On Thursday 2025-10-16 19:01, Tom Lane wrote:
>> I think this is more or less committable, and then we could get
>> back to the original question of whether it's worth tweaking
>> pg_restore's seek-vs-scan behavior.
>
> And done. Dimitrios, could you re-do your testing against current
> HEAD, and see if there's still a benefit to tweaking pg_restore's
> seek-vs-read decisions, and if so what's the best number?
Sorry for the delay, I hadn't realized a needed to generate a new
database dump using the current HEAD. So I did that, using
--compress=none and storing it on compressed btrfs filesystem, since
that's my primary use case.
I notice that things have improved immensely!
Using the test you suggested (see NOTE1):
pg_restore -t last_table -f /dev/null huge.pg_dump
1. The strace output is much more reasonable now; basically it's
repeating the pattern
read(4k)
lseek(~128k forward)
As a reminder, with old archives it was repeating the pattern:
read(4k)
lseek(4k forward)
lseek(same offset as above) x ~80 times
2. The IO speed is better than before:
On my 20TB HDD I get 30-50 MB/s read rate.
With old archives I get 10-20 MB/s read rate.
3. Time to complete: ~25 min
4. CPU usage is low. With old archives the pg_restore process shows
high *system* CPU (because of the amount of syscalls).
I can't really compare the actual runtime between old and new dump,
because the two dumps are very different.

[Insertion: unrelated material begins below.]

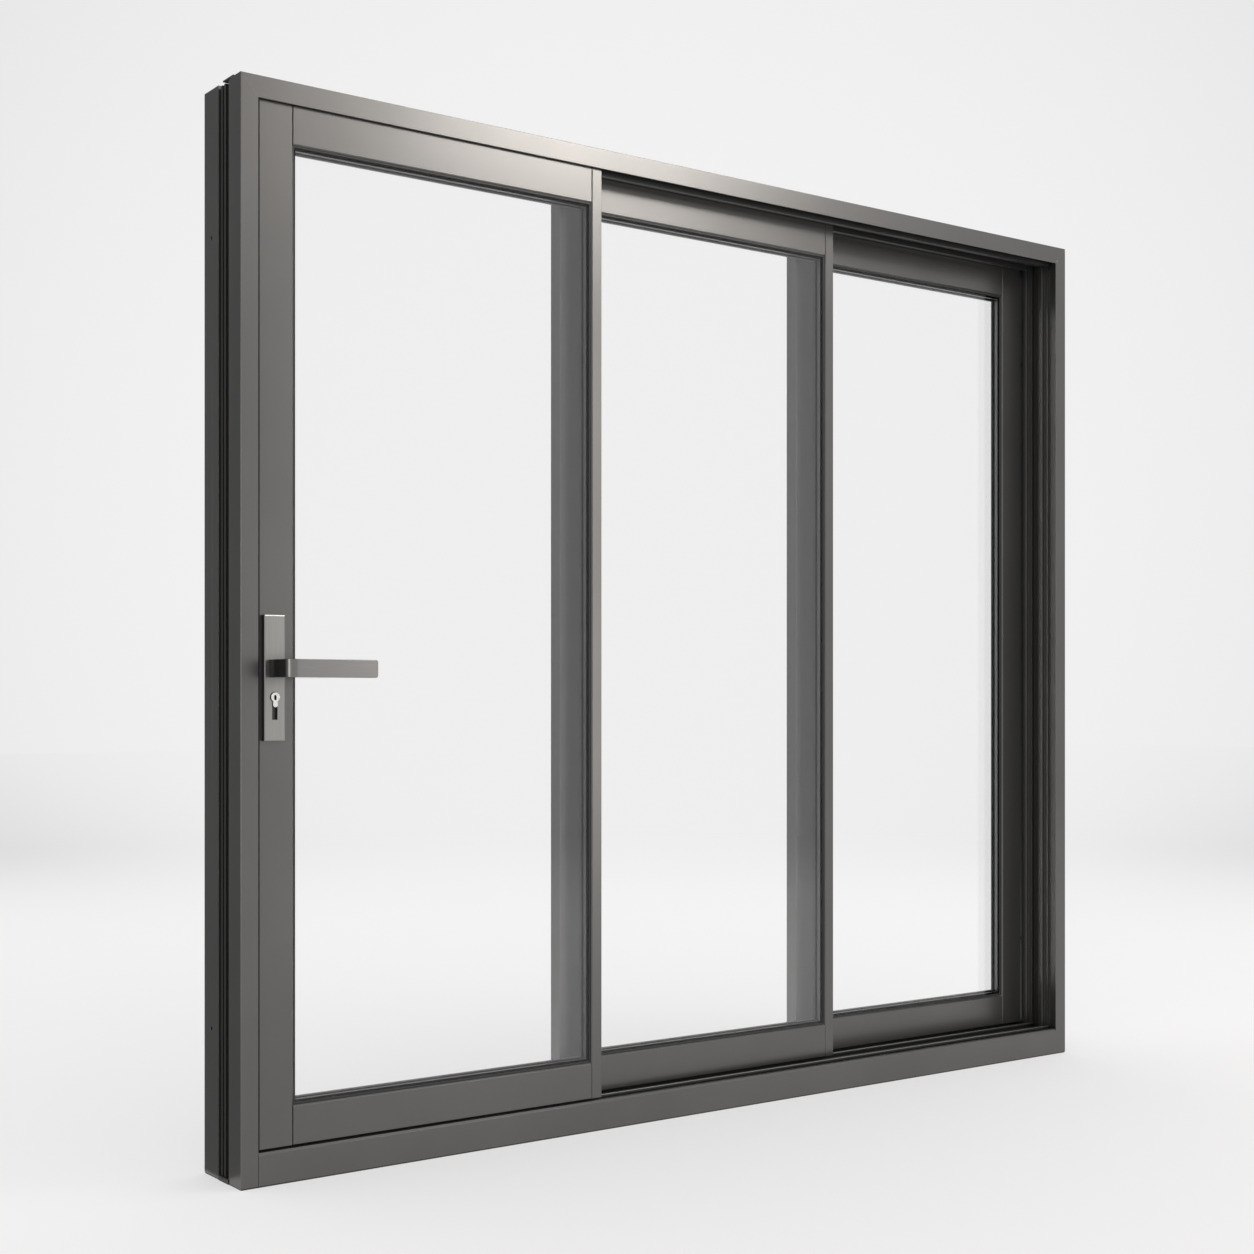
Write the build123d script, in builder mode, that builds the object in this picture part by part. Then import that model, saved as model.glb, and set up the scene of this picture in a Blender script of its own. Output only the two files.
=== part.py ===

But I have no doubt the new
dump is several times faster to seek through.
NOTE1: My original testcase was
pg_restore -t last_table -j $NCPU -d testdb
This testcase does not show as big improvement,
because every single of the parallel workers is
concurrently seeking through the dump file.
*** All above was measured from master branch HEAD **
277dec6514728e2d0d87c1279dd5e0afbf897428
Don't rely on zlib's gzgetc() macro.
*** Below I have applied attached patch ***
Regarding the attached patch (rebased and edited commit message), it
basically replaces seek(up to 1MB forward) with read(). The 1MB number
comes a bit out of the top of my head. But tweaking it between 128KB and
1MB wouldn't really change anything, given that the block size is now
128KB: The read() will always be chosen against the seek(). Do you know
of a real-world case with block sizes >128KB?
Anyway I tried it with the new archive from above.
1. strace output is a loop of the following:
read(4k)
read(~128k)
2. Read rate is between 150-250MB/s basically max that the HDD can give.
3. Time to complete: ~5 min
4. CPU usage: HIGH (63%), most likely because of the sheer amount
of data it's parsing.
Regards,
Dimitris